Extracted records
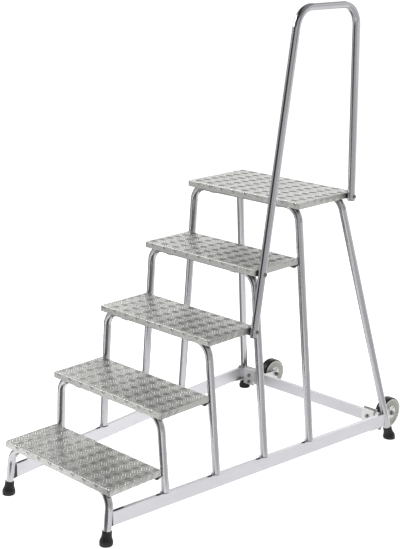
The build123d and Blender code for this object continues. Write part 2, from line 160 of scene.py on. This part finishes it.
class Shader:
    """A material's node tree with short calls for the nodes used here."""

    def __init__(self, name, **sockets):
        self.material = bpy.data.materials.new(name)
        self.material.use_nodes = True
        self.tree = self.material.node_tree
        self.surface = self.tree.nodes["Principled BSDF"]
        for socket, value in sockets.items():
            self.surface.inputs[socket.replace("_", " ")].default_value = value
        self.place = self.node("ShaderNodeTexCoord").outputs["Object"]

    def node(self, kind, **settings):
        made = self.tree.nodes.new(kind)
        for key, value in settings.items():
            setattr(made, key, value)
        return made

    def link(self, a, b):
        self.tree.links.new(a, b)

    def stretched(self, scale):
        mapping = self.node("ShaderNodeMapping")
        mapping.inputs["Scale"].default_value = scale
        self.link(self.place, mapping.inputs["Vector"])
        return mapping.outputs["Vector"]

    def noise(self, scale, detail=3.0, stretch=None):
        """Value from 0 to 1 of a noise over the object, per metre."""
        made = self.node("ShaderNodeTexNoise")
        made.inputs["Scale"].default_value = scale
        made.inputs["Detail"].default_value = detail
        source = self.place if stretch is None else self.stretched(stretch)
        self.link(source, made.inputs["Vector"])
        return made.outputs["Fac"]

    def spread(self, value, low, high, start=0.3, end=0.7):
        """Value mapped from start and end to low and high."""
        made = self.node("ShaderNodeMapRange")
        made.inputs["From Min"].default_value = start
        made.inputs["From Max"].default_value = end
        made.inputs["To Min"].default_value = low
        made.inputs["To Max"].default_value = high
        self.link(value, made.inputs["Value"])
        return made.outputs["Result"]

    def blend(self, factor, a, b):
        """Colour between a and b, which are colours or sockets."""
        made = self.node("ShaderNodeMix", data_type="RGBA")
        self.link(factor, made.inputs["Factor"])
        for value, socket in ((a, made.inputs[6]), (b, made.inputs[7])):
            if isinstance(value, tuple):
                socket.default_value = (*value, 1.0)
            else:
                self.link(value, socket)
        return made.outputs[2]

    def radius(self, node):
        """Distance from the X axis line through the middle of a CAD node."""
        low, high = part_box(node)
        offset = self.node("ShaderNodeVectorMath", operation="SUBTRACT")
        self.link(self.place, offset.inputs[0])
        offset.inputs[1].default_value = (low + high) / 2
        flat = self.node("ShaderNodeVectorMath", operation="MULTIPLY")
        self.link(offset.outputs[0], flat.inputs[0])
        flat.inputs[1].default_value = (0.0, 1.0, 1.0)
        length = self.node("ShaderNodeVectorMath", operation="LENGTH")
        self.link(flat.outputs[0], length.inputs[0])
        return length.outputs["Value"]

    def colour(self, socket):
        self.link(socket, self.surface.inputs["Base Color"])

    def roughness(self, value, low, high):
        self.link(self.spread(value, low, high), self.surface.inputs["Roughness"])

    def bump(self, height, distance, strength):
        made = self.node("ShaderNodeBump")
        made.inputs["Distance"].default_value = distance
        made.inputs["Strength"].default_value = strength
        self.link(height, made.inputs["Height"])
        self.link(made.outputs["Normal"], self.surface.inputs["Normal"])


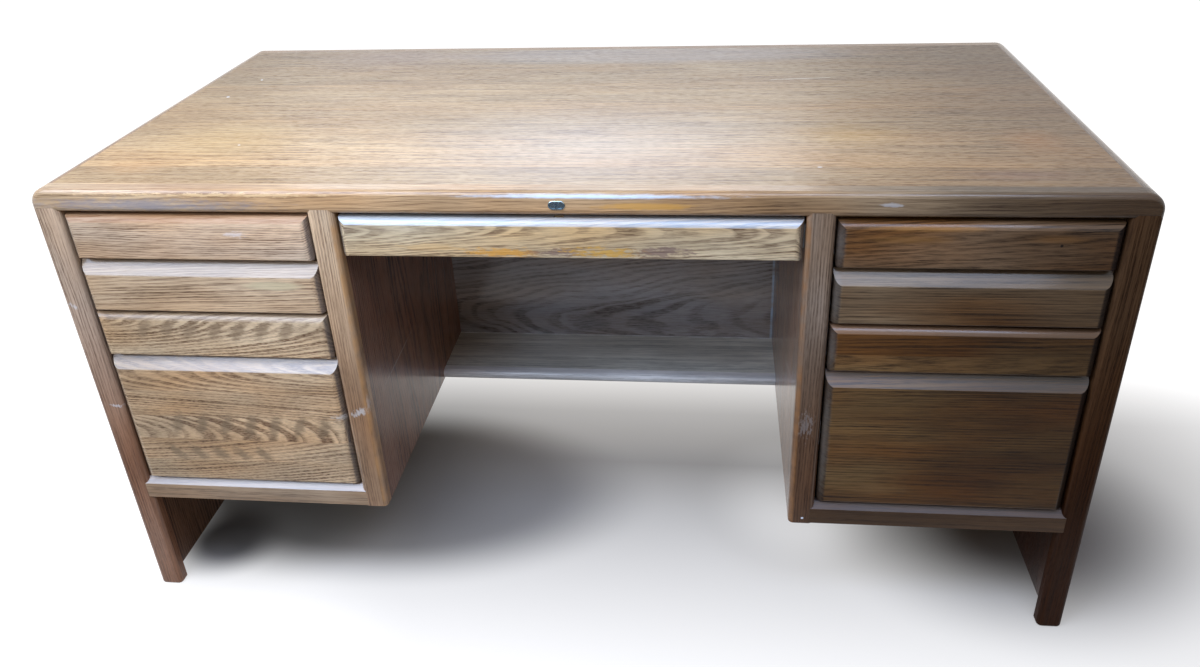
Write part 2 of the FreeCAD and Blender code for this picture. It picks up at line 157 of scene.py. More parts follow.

**Exercise aim**
Exactly as written above, please repeat the entries.

**Task response**
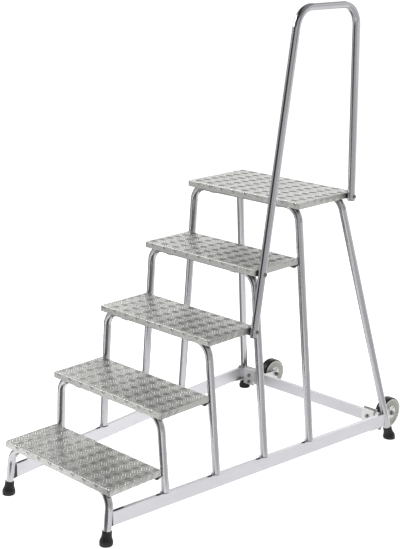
The build123d and Blender code for this object continues. Write part 2, from line 160 of scene.py on. This part finishes it.
class Shader:
    """A material's node tree with short calls for the nodes used here."""

    def __init__(self, name, **sockets):
        self.material = bpy.data.materials.new(name)
        self.material.use_nodes = True
        self.tree = self.material.node_tree
        self.surface = self.tree.nodes["Principled BSDF"]
        for socket, value in sockets.items():
            self.surface.inputs[socket.replace("_", " ")].default_value = value
        self.place = self.node("ShaderNodeTexCoord").outputs["Object"]

    def node(self, kind, **settings):
        made = self.tree.nodes.new(kind)
        for key, value in settings.items():
            setattr(made, key, value)
        return made

    def link(self, a, b):
        self.tree.links.new(a, b)

    def stretched(self, scale):
        mapping = self.node("ShaderNodeMapping")
        mapping.inputs["Scale"].default_value = scale
        self.link(self.place, mapping.inputs["Vector"])
        return mapping.outputs["Vector"]

    def noise(self, scale, detail=3.0, stretch=None):
        """Value from 0 to 1 of a noise over the object, per metre."""
        made = self.node("ShaderNodeTexNoise")
        made.inputs["Scale"].default_value = scale
        made.inputs["Detail"].default_value = detail
        source = self.place if stretch is None else self.stretched(stretch)
        self.link(source, made.inputs["Vector"])
        return made.outputs["Fac"]

    def spread(self, value, low, high, start=0.3, end=0.7):
        """Value mapped from start and end to low and high."""
        made = self.node("ShaderNodeMapRange")
        made.inputs["From Min"].default_value = start
        made.inputs["From Max"].default_value = end
        made.inputs["To Min"].default_value = low
        made.inputs["To Max"].default_value = high
        self.link(value, made.inputs["Value"])
        return made.outputs["Result"]

    def blend(self, factor, a, b):
        """Colour between a and b, which are colours or sockets."""
        made = self.node("ShaderNodeMix", data_type="RGBA")
        self.link(factor, made.inputs["Factor"])
        for value, socket in ((a, made.inputs[6]), (b, made.inputs[7])):
            if isinstance(value, tuple):
                socket.default_value = (*value, 1.0)
            else:
                self.link(value, socket)
        return made.outputs[2]

    def radius(self, node):
        """Distance from the X axis line through the middle of a CAD node."""
        low, high = part_box(node)
        offset = self.node("ShaderNodeVectorMath", operation="SUBTRACT")
        self.link(self.place, offset.inputs[0])
        offset.inputs[1].default_value = (low + high) / 2
        flat = self.node("ShaderNodeVectorMath", operation="MULTIPLY")
        self.link(offset.outputs[0], flat.inputs[0])
        flat.inputs[1].default_value = (0.0, 1.0, 1.0)
        length = self.node("ShaderNodeVectorMath", operation="LENGTH")
        self.link(flat.outputs[0], length.inputs[0])
        return length.outputs["Value"]

    def colour(self, socket):
        self.link(socket, self.surface.inputs["Base Color"])

    def roughness(self, value, low, high):
        self.link(self.spread(value, low, high), self.surface.inputs["Roughness"])

    def bump(self, height, distance, strength):
        made = self.node("ShaderNodeBump")
        made.inputs["Distance"].default_value = distance
        made.inputs["Strength"].default_value = strength
        self.link(height, made.inputs["Height"])
        self.link(made.outputs["Normal"], self.surface.inputs["Normal"])


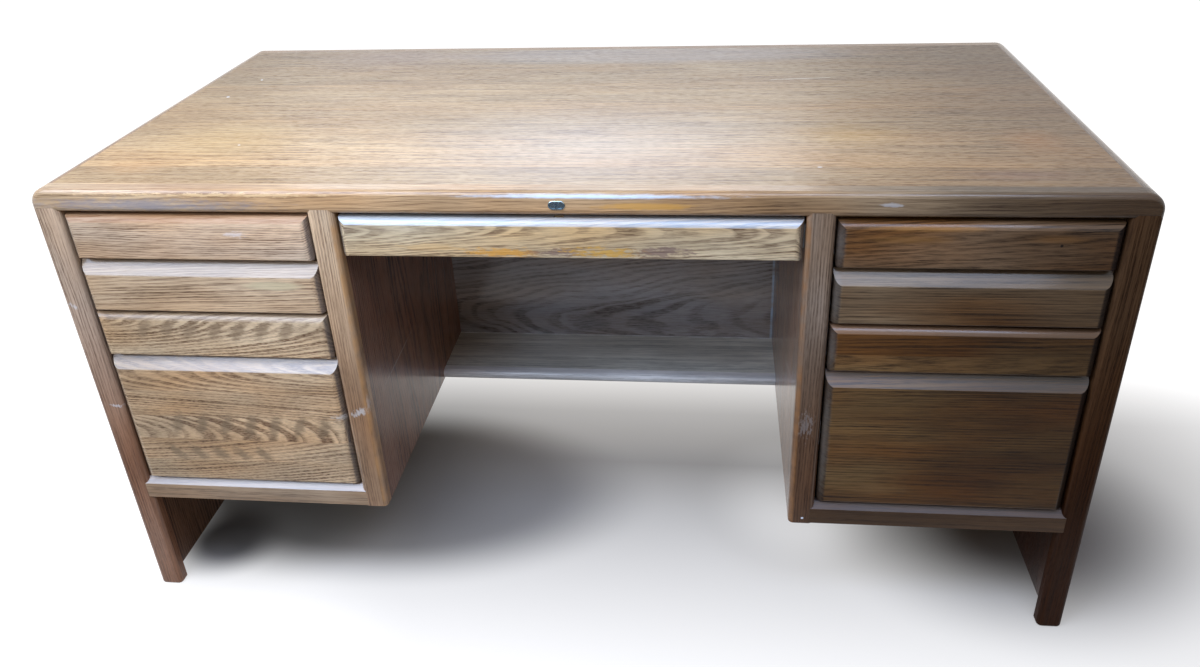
Write part 2 of the FreeCAD and Blender code for this picture. It picks up at line 157 of scene.py. More parts follow.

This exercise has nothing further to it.